Modern browsers, after the initial request, send multiple parallel HTTP requests for additional resources (JavaScript, CSS, images), each including an Authorization: NTLM header. However, NTLM requires the complete handshake to occur over a single TCP connection. Since Kong is a Layer 7 proxy based on nginx, each request is proxied over separate connections, which breaks the NTLM handshake. As a result:
The backend returns 401 Unauthorized for each resource
The browser repeatedly prompts for authentication or enters a failure loop
When bypassing Kong and using HAProxy directly (with option http-keep-alive and session stickiness), NTLM works correctly.
Goal
We would like to retain Kong for routing, plugin support, and integration capabilities.
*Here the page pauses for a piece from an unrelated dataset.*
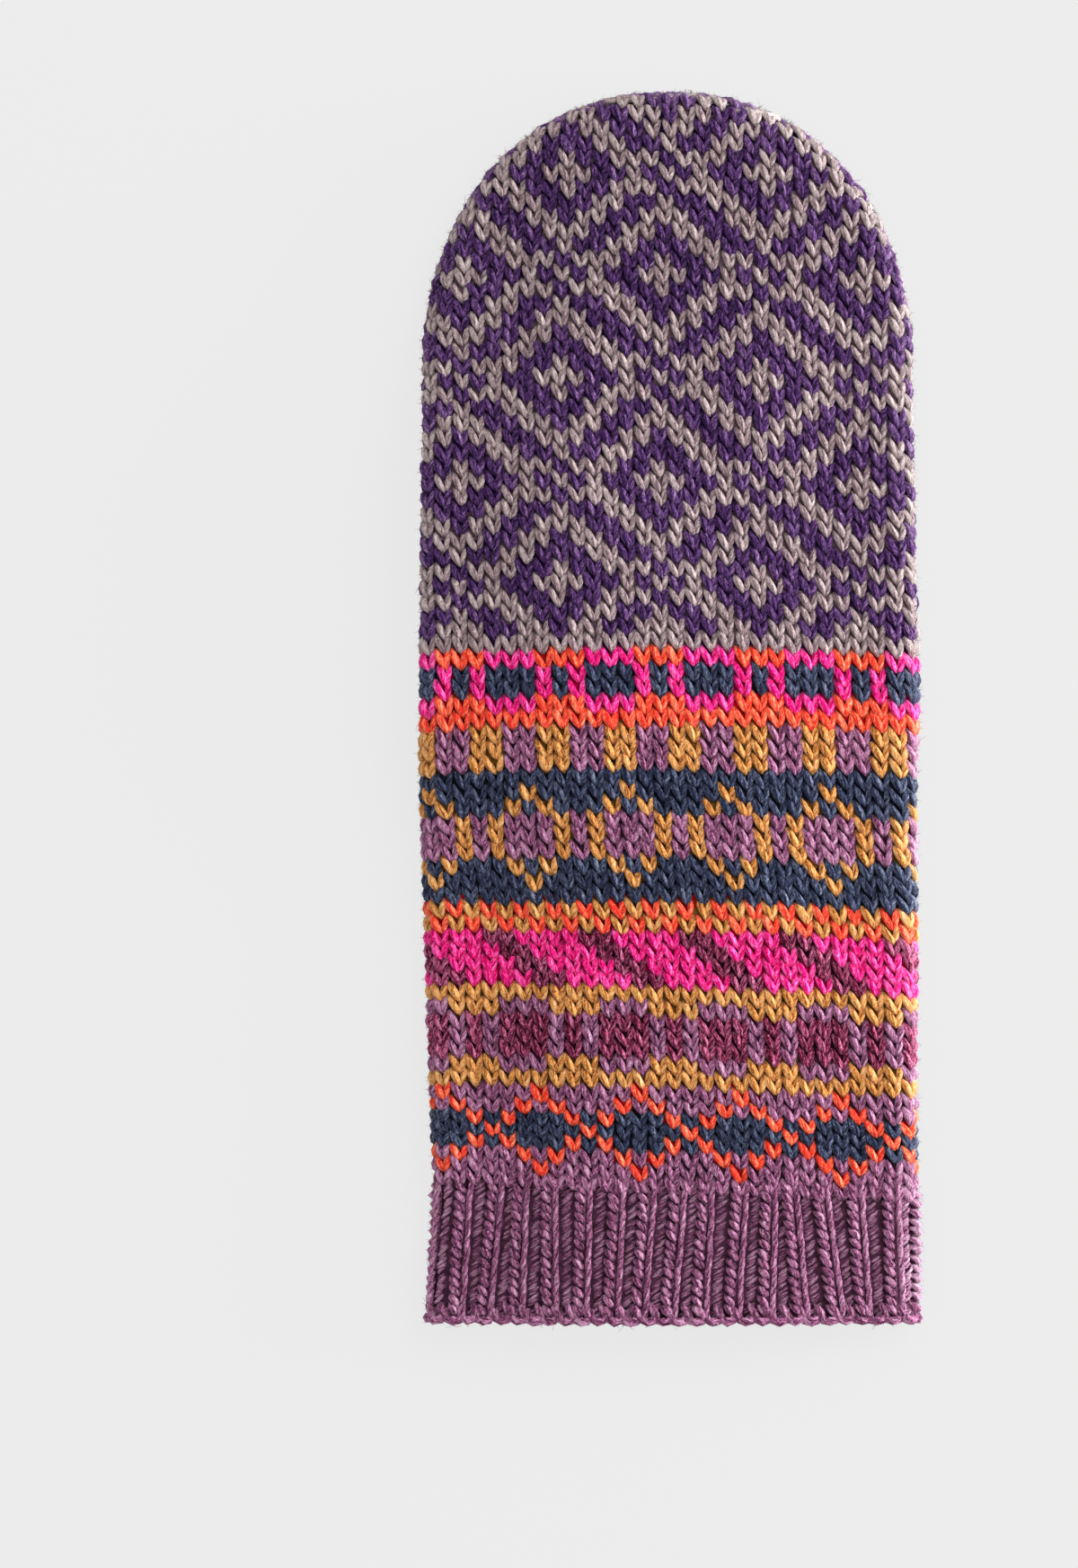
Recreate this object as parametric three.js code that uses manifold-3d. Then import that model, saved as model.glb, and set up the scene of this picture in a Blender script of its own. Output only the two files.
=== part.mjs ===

Ideally, Kong would allow NTLM authentication to work by handling it once and reusing the authentication state.
Question
Is it technically possible to implement a custom Kong plugin that:
Parses and handles the NTLM Authorization header
Performs the necessary handshake steps
Caches the session (based on client IP or another identifier)
Allows subsequent requests to be forwarded without repeating the handshake
Or is this fundamentally impossible because of Kong’s architecture and the nginx proxy model, which does not maintain a persistent TCP connection across multiple HTTP requests from the same client?
Any advice, guidance, or workarounds would be greatly appreciated. Thank you.